Stored data -
******

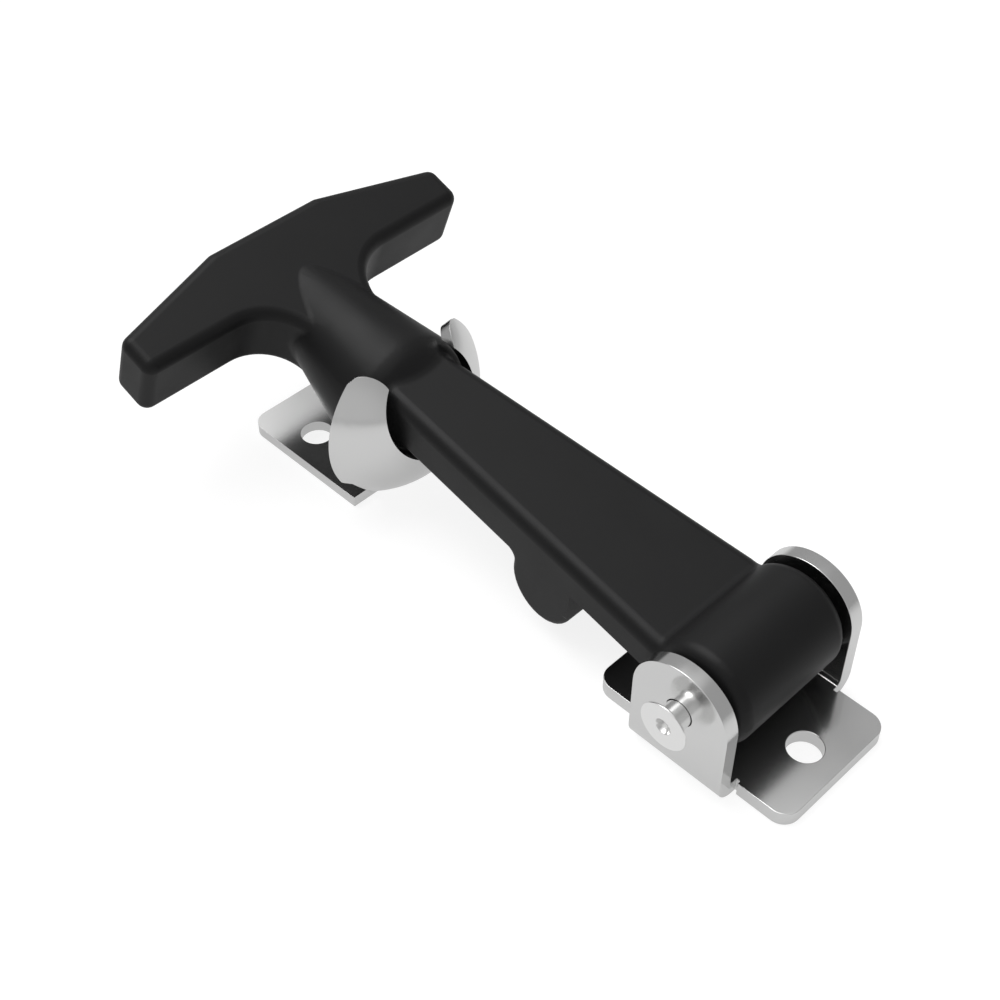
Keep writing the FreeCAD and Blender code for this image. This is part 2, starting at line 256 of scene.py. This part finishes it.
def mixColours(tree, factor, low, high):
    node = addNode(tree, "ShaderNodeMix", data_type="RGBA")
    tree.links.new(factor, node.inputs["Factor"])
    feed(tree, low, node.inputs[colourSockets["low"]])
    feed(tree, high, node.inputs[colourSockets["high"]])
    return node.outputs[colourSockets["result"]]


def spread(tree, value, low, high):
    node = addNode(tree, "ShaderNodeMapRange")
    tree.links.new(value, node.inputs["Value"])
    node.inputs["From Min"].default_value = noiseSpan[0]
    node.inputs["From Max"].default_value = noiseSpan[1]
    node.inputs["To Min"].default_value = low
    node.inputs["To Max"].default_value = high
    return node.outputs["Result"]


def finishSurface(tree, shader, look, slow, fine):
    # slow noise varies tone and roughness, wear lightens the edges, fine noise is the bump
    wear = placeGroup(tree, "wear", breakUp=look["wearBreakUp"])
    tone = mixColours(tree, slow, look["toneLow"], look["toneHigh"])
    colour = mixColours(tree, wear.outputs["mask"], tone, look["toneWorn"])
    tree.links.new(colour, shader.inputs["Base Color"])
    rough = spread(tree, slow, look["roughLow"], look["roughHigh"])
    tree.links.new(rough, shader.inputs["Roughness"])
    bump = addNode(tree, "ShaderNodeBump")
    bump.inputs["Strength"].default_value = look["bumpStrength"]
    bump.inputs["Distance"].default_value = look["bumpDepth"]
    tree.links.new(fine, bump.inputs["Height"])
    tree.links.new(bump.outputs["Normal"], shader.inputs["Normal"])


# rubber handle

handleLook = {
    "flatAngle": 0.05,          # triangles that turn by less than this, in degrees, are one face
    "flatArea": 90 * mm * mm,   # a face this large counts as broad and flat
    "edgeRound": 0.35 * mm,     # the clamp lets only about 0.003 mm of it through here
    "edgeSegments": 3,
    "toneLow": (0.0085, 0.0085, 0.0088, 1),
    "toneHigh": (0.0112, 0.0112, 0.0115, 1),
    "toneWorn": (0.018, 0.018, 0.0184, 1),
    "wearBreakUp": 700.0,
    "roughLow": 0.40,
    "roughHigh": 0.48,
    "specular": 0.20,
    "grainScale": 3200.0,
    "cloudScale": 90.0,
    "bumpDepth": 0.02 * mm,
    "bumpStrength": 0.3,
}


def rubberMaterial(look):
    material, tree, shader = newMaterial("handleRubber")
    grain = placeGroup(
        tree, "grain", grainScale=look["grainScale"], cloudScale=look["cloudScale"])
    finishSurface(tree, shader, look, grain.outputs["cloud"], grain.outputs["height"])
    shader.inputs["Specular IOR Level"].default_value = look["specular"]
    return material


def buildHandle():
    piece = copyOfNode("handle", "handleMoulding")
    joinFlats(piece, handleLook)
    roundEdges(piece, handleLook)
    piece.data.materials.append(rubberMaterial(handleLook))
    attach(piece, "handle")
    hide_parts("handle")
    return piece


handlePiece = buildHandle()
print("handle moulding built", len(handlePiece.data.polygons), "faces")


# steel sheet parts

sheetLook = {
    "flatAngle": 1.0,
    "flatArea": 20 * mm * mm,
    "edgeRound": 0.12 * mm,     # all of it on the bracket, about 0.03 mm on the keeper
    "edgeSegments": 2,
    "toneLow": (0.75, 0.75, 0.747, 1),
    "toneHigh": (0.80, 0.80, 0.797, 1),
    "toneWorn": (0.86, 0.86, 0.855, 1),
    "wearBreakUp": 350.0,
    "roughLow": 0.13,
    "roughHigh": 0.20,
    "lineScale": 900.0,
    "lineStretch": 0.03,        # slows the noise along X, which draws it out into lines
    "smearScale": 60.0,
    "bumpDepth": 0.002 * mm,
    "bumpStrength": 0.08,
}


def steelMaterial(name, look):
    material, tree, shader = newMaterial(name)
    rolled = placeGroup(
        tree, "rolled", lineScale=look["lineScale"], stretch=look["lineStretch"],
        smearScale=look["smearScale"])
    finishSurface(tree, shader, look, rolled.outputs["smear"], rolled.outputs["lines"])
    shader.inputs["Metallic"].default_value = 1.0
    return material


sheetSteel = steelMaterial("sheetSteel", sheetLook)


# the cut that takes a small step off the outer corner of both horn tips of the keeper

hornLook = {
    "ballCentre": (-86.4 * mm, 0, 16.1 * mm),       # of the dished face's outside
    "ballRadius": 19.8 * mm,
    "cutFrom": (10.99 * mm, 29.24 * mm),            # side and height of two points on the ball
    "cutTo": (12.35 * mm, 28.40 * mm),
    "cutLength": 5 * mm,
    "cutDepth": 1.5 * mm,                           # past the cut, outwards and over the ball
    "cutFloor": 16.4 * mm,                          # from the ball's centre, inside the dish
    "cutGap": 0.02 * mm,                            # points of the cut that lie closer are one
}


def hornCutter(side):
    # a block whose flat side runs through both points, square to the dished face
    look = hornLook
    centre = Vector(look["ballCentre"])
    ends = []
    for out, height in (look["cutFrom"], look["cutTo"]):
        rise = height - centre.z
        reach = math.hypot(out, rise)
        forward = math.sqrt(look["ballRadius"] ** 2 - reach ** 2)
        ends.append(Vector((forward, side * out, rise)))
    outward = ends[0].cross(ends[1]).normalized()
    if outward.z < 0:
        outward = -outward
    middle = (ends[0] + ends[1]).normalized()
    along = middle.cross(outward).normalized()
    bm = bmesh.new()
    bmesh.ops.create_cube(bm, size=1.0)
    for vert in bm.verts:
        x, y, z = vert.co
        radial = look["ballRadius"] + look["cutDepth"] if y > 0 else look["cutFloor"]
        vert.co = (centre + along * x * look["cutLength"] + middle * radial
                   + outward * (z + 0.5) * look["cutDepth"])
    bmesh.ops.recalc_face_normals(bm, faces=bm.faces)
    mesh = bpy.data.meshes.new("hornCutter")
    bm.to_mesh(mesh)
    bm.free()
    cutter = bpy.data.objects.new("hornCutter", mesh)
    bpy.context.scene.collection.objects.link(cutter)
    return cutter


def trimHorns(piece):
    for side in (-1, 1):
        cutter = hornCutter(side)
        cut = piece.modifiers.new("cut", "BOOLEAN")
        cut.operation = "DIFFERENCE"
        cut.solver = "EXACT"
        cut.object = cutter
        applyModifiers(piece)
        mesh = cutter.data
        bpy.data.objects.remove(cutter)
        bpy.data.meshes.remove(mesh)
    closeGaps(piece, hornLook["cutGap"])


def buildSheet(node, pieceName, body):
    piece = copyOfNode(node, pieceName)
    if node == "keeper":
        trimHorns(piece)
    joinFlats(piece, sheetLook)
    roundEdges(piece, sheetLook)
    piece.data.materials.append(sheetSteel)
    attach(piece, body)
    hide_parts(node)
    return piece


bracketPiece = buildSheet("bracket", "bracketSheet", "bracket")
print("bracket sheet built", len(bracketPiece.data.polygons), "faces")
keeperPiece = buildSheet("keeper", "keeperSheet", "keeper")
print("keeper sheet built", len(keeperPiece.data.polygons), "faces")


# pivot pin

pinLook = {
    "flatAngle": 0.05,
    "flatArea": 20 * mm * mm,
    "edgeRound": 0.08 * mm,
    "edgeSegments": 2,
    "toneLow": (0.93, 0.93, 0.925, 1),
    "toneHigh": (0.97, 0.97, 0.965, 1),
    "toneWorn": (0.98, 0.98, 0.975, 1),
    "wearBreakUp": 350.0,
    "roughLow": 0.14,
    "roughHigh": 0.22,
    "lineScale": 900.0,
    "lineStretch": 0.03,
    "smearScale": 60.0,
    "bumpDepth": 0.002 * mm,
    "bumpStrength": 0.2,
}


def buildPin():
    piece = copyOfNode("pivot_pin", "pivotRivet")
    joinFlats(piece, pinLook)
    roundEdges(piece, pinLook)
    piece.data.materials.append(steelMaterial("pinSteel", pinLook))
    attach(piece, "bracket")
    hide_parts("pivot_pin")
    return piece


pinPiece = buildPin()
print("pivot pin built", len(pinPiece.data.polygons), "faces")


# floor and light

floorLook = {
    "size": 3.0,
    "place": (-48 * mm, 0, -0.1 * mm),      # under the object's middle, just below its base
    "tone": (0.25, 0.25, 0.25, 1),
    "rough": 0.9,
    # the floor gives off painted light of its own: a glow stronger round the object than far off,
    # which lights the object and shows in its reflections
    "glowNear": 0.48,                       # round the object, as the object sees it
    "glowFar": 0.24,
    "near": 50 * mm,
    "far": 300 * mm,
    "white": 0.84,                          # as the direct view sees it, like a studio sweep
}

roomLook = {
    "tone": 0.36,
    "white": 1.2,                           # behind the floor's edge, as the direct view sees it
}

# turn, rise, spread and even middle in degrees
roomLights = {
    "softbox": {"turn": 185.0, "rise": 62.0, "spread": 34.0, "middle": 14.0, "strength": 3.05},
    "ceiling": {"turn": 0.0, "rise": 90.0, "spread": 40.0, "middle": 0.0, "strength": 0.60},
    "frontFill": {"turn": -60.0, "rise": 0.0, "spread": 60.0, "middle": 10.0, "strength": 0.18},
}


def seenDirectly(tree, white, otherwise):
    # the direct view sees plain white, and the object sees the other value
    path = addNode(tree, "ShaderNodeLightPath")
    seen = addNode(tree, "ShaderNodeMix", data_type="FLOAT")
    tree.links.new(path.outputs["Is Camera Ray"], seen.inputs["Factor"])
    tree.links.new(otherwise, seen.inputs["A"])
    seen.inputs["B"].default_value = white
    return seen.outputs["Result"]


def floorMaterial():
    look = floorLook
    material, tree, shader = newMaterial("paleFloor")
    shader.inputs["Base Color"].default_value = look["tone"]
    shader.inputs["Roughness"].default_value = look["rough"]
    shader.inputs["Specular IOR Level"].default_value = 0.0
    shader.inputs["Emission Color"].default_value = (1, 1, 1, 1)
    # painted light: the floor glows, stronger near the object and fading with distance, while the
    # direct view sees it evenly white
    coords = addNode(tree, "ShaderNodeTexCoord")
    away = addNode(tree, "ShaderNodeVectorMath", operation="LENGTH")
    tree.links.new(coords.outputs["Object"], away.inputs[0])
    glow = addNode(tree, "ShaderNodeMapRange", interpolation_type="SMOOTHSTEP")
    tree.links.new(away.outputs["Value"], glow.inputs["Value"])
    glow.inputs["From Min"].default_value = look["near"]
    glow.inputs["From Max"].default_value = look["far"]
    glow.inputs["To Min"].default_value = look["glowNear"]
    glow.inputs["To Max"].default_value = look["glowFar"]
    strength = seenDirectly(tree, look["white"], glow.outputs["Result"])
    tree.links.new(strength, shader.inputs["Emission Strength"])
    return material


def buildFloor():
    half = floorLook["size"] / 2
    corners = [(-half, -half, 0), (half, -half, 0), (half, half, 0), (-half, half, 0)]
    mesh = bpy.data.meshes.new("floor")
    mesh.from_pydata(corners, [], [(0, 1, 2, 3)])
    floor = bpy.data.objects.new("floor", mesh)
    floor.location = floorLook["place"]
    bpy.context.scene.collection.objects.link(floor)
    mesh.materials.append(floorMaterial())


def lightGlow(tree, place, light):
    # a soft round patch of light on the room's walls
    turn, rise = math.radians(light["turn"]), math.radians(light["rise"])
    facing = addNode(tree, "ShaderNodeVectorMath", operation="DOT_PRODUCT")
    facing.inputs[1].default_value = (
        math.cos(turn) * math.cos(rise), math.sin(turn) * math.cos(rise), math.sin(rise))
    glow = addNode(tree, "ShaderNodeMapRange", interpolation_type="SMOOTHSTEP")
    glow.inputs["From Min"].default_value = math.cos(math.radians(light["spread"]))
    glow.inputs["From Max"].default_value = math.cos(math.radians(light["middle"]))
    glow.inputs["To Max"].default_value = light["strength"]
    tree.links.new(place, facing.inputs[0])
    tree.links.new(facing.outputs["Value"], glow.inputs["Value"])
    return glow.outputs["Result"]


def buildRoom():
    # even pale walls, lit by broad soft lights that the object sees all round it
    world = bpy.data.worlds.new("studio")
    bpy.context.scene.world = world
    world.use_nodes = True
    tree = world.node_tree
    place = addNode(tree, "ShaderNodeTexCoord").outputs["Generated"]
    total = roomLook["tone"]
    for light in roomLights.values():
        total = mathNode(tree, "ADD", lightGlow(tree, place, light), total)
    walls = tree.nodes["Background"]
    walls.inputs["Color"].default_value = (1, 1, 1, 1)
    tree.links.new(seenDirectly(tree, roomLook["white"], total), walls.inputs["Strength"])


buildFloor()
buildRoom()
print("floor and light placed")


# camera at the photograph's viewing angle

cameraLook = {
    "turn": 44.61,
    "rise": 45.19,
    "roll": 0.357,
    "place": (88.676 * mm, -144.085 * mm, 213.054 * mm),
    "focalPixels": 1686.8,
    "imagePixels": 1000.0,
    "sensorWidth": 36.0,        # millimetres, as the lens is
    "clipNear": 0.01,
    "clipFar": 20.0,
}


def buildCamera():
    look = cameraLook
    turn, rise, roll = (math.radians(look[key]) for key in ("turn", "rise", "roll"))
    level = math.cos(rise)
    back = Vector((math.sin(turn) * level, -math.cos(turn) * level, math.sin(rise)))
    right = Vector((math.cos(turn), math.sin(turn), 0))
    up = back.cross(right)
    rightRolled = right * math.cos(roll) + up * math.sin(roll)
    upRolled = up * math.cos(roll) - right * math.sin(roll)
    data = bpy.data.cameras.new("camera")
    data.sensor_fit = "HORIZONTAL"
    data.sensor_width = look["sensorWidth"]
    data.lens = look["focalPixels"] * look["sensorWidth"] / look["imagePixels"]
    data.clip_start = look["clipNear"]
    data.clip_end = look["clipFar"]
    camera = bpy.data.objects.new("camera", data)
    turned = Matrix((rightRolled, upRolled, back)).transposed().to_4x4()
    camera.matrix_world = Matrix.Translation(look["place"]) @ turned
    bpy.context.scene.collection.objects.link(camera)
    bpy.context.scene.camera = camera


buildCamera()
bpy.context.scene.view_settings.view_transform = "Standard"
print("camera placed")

******

Task objective - Reproduce, please, the lines of the material from its first line down to the line containing "# rubber handle", keeping both ends and nothing beyond them.

Full response -
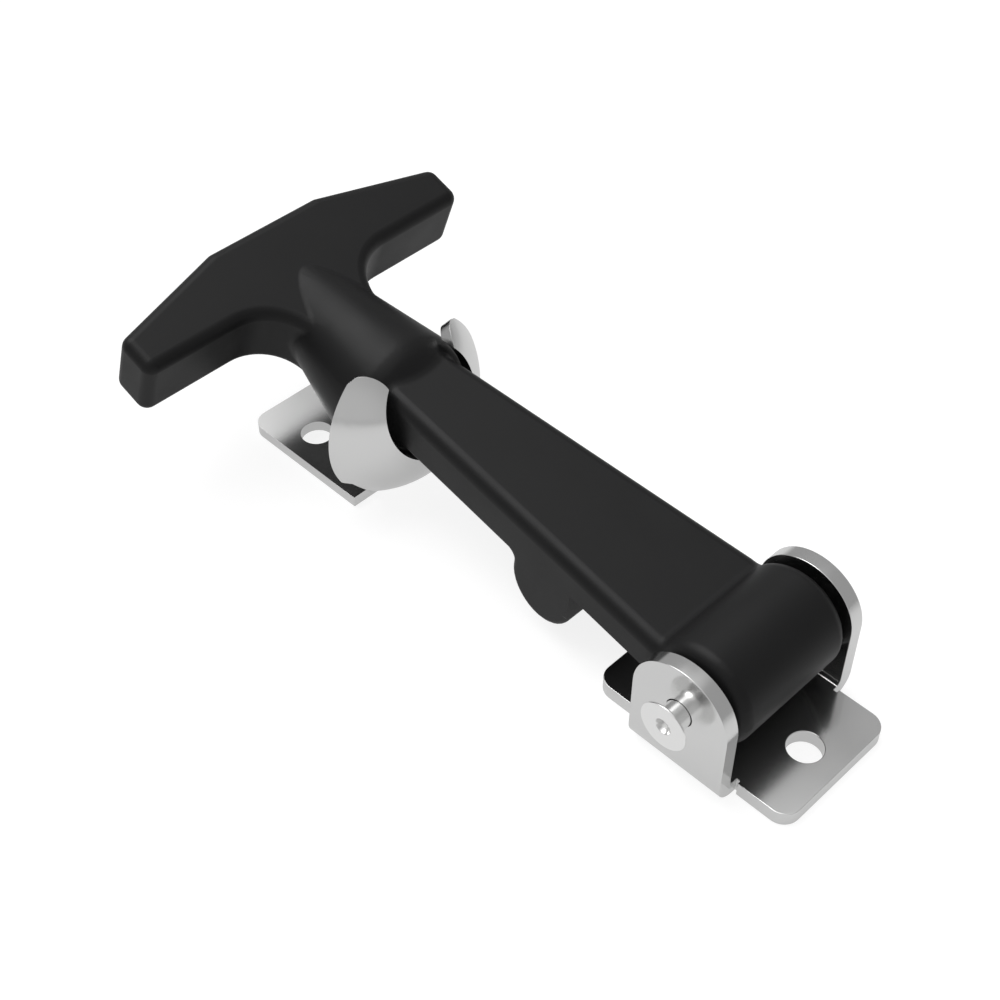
Keep writing the FreeCAD and Blender code for this image. This is part 2, starting at line 256 of scene.py. This part finishes it.
def mixColours(tree, factor, low, high):
    node = addNode(tree, "ShaderNodeMix", data_type="RGBA")
    tree.links.new(factor, node.inputs["Factor"])
    feed(tree, low, node.inputs[colourSockets["low"]])
    feed(tree, high, node.inputs[colourSockets["high"]])
    return node.outputs[colourSockets["result"]]


def spread(tree, value, low, high):
    node = addNode(tree, "ShaderNodeMapRange")
    tree.links.new(value, node.inputs["Value"])
    node.inputs["From Min"].default_value = noiseSpan[0]
    node.inputs["From Max"].default_value = noiseSpan[1]
    node.inputs["To Min"].default_value = low
    node.inputs["To Max"].default_value = high
    return node.outputs["Result"]


def finishSurface(tree, shader, look, slow, fine):
    # slow noise varies tone and roughness, wear lightens the edges, fine noise is the bump
    wear = placeGroup(tree, "wear", breakUp=look["wearBreakUp"])
    tone = mixColours(tree, slow, look["toneLow"], look["toneHigh"])
    colour = mixColours(tree, wear.outputs["mask"], tone, look["toneWorn"])
    tree.links.new(colour, shader.inputs["Base Color"])
    rough = spread(tree, slow, look["roughLow"], look["roughHigh"])
    tree.links.new(rough, shader.inputs["Roughness"])
    bump = addNode(tree, "ShaderNodeBump")
    bump.inputs["Strength"].default_value = look["bumpStrength"]
    bump.inputs["Distance"].default_value = look["bumpDepth"]
    tree.links.new(fine, bump.inputs["Height"])
    tree.links.new(bump.outputs["Normal"], shader.inputs["Normal"])


# rubber handle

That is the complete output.